Measuring & Reporting Climate-related Transition Risk
Sustainable prosperity requires growth to be maintained at a rate which ensures minimal economic problems for future generations.
Traditional business models simply measure success in terms of the profits generated from assets that we have exploited, without considering the degree to which those activities might have stagnated human development and opportunity. It is therefore useful to understand the scale of environmental and social impact of growth, relative to the environmental and regulatory capacity of each case study, in order to assess its ‘sustainability’ level.
Voluntary disclosure practice encourages data submissions which describe resource usage by companies, but this alone cannot overcome two important challenges for the long-term investor. The challenges of mitigating ‘transition risk’ and managing the effects of natural resource shortages requires some understanding of financial affordability; how much negative Environmental & Social (ES) impact can we ‘afford’ based on a global or national ES ‘budget’.

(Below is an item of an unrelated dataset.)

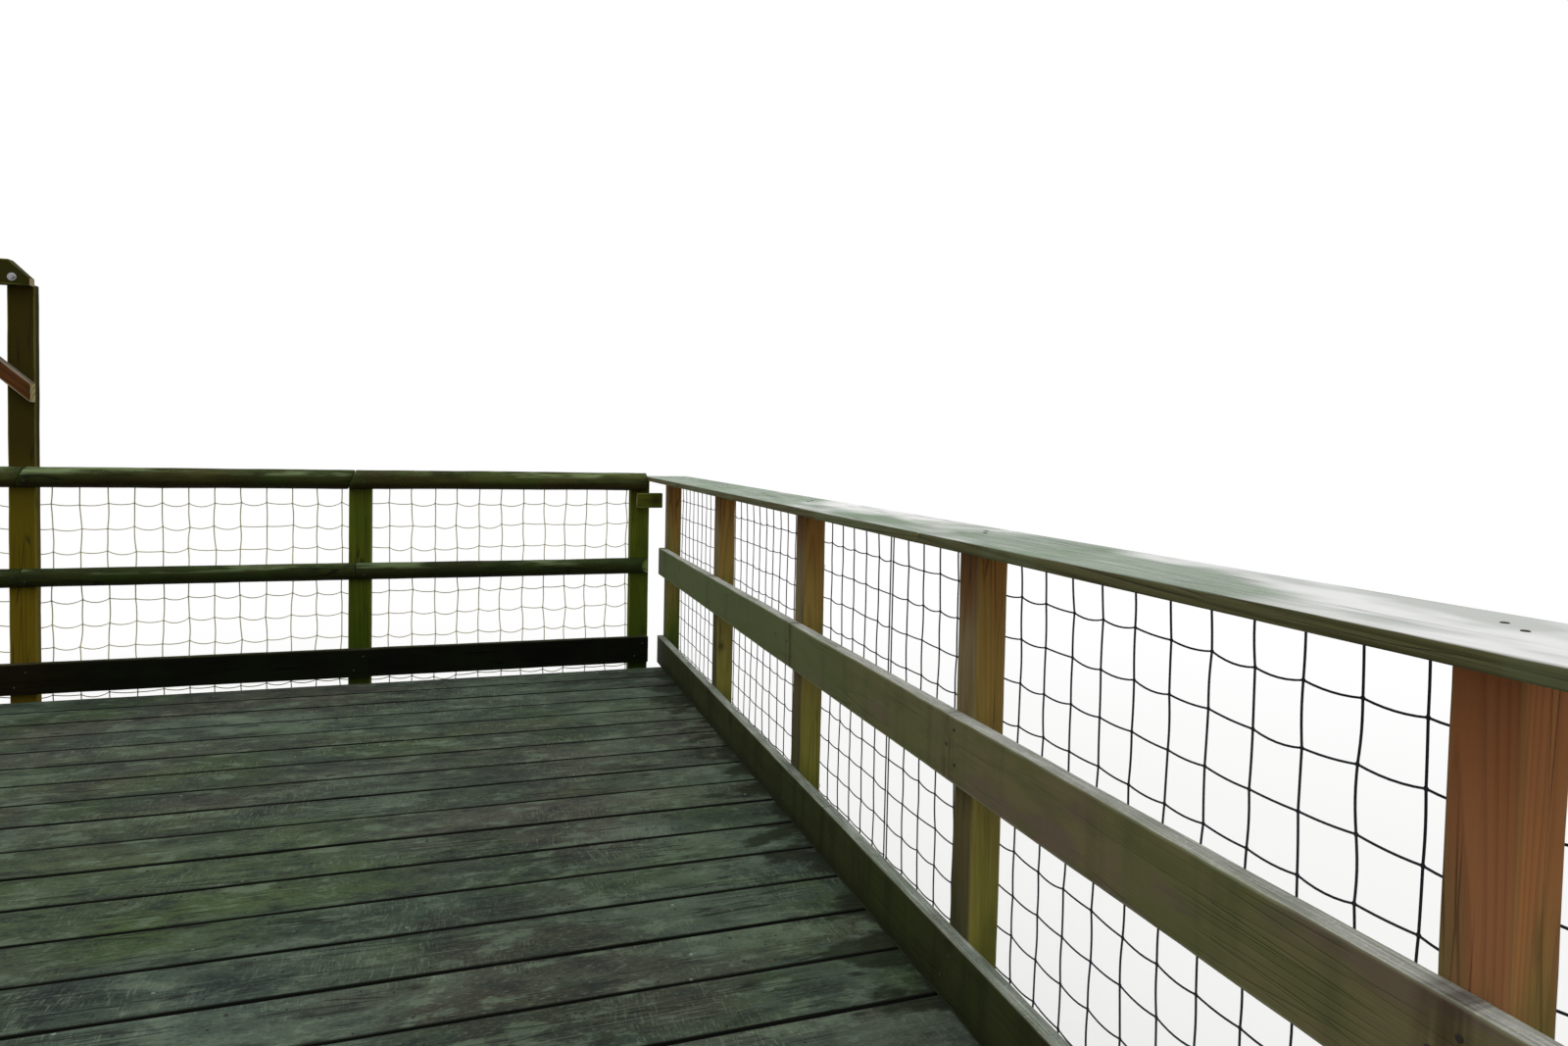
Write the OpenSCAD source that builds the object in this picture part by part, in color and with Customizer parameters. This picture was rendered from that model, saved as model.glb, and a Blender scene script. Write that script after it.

Track Carbon is currently working to find a suitable methodology for businesses to recognise financially material risks that arise during their transition from carbon intensive practices to a more energy efficient, low carbon emissions pathway. Sectorial impacts associated with the transition pathway of a business must firstly be identified in order to understand the probable financial impact on a business.
We have developed the first phase of our software which helps to track and better understand climate-related transition risks. We will be looking for organisations to test this, in order to gain feedback.
TrackCarbon’s team has engaged with the CDSB and ICAEW’s Sustainability teams to gain further insight into the topic of accounting for climate risks, specifically transition risks.